Tracking hashes #
For each and every job, ppg2 tracks multiple hashes.
- The output hash (what did this job produce last time).
- Input hashes for each incoming job.
- A hash on the input-job-job_ids, allowing to detect if inputs have been added or removed
Depending on the job type, the hashes are different kinds of ’enhanced hashes’, not just hexdigests, allowing an efficient comparisons and recalculations of hashes.
For files and bytes (as in Python `bytes’ objects), we use xxh3_128.
File related jobs also store the file size and modification time, and recalculate the hash only if either has changed.
Jobs that return python objects, such as AttributeLoadingJobs use DeepDiff’s DeepHash to calculate hashes.

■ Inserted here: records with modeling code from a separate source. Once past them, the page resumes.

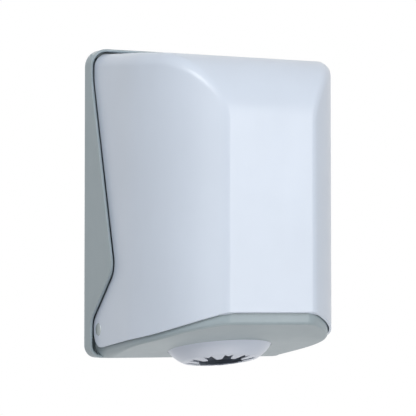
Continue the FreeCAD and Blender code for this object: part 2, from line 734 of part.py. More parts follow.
# ---- Hinge --------------------------------------------------------------------------------

def hinge_pin():
    """Right-hand pin: flat head in the cover's dimple and a plain shank through the ear."""
    head_in = COVER_HALF - PIN_HEAD_SINK
    tail = CLIP_INNER - PIN_TAIL
    head = rod_x(head_in, head_in + PIN_HEAD_WALL, PIN_HEAD_R, HINGE_DEPTH, HINGE_Z)
    rim = [edge for edge in head.Edges if middle_of(edge).x > head_in + PIN_HEAD_WALL - 1e-3]
    head = head.makeChamfer(PIN_HEAD_WALL / 3, rim)
    return joined([head, rod_x(tail, head_in, PIN_R, HINGE_DEPTH, HINGE_Z)])


def hinge_bush():
    flange = rod_x(EAR_OUTER, EAR_OUTER + BUSH_WALL, BUSH_FLANGE_R, HINGE_DEPTH, HINGE_Z)
    sleeve = rod_x(EAR_INNER, EAR_OUTER, BUSH_R, HINGE_DEPTH, HINGE_Z)
    bore = rod_x(EAR_INNER - 1, EAR_OUTER + BUSH_WALL + 1, BUSH_BORE_R, HINGE_DEPTH, HINGE_Z)
    return joined([flange, sleeve]).cut(bore)


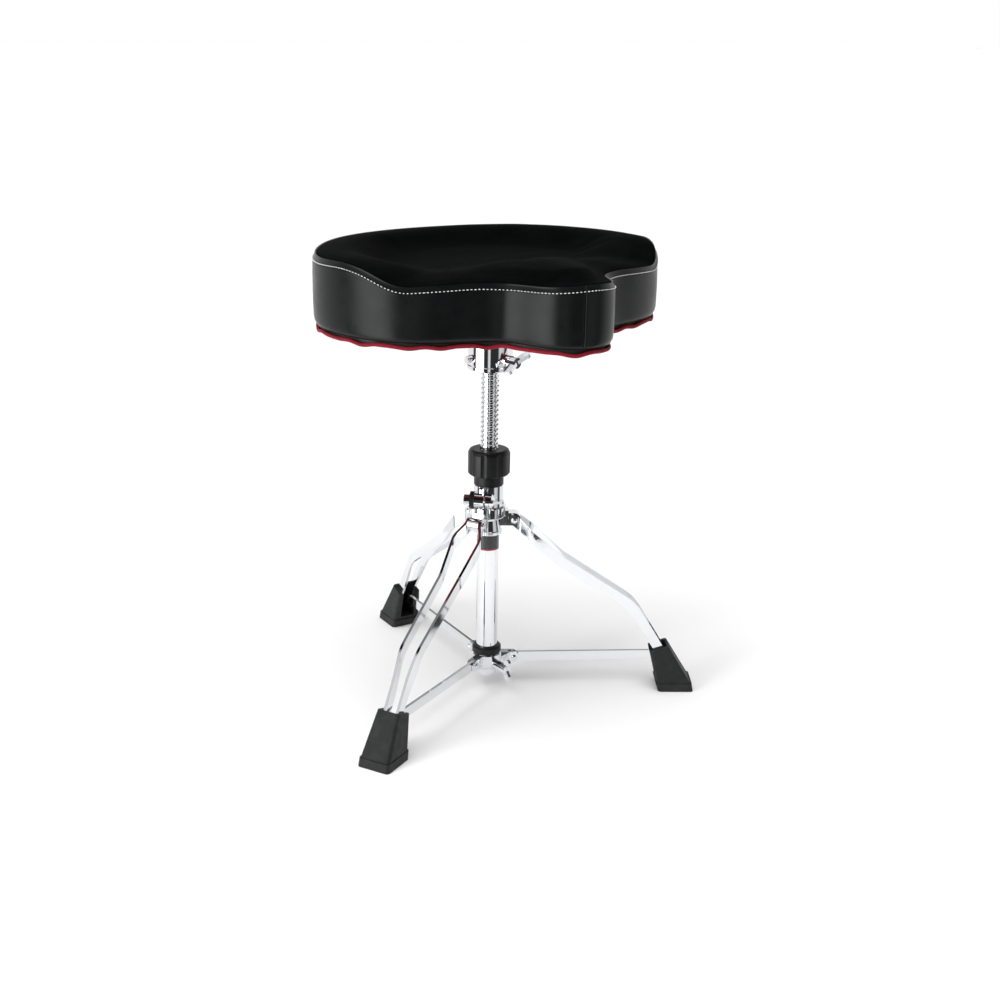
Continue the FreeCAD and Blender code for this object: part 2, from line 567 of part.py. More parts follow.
def make_seat():
    cover_low = size("plate_top")
    cover_top = cover_low + size("cover_thick")
    board_top = cover_top + size("board_thick")
    inset = size("board_inset")
    hole = size("seat_bolt_d / 2 + 0.3")
    cover = outline_slab(inset - 1.5, cover_low, cover_top)
    feature("seat_underside_cover", cover.cut(bolt_clearance(hole, cover_low - 1, cover_top + 1)))
    board = outline_slab(inset, cover_top, board_top)
    board = board.cut(bolt_clearance(hole, cover_top - 1, board_top + 1))
    board = board.cut(bolt_clearance(size("tee_barrel_d / 2"), board_top - size("board_thick - 2"),
                                     board_top + 1))
    feature("seat_base_board", board)

    wall = size("vinyl_thick")
    side = outline_slab(0, size("vinyl_low"), size("vinyl_top"))
    side = side.cut(outline_slab(wall, size("vinyl_low") - 1, size("vinyl_top") + 1))
    lip = outline_slab(0.5, size("vinyl_low"), board_top)
    lip = lip.cut(outline_slab(inset, size("vinyl_low") - 1, board_top + 1))
    feature("seat_side_vinyl", side.fuse(lip).removeSplitter())
    foam = outline_slab(wall, board_top, size("vinyl_top"))
    feature("seat_foam", foam.cut(bolt_clearance(size("tee_flange_d / 2 + 0.2"), board_top - 1,
                                                 board_top + 1.6)))

    # the cushion's top leans: its front rim is lower than its rear rim
    rise = size("seat_rear_z - seat_front_z")
    lean = math.degrees(math.atan2(rise, size("nose_reach + rear_reach")))
    crown, inset = size("cloth_round"), size("cloth_inset")
    rings = [seat_outline(inset)]
    rings[0].translate(V(0, 0, size("cloth_low")))
    for moved_in, drop in ((inset, crown), (inset + crown * 0.4, crown * 0.3), (inset + crown, 0)):
        ring = seat_outline(moved_in)
        ring.rotate(V(0, -size("nose_reach"), 0), V(1, 0, 0), lean)
        ring.translate(V(0, 0, size("seat_front_z") - drop))
        rings.append(ring)
    feature("seat_top_cloth", Part.makeLoft(rings, True, True))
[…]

FunctionInvariants store the byte-code keyed on python version as well as the source code. They are therefore capable of ignoring no-op changes like comments or docstrings.
At times, it’s much cheaper to have a tool calculate a hash while it’s reading the file anyway. For that purpose, if there is a {filename}.sha256 file next to the file, we use that hash instead of recalculating it. The .sha256 must be newer (or have the same mtime) than the file itself, otherwise a JobContractError is raised. It must contain a 64 character hexdigest, otherwise a JobContractError is raised.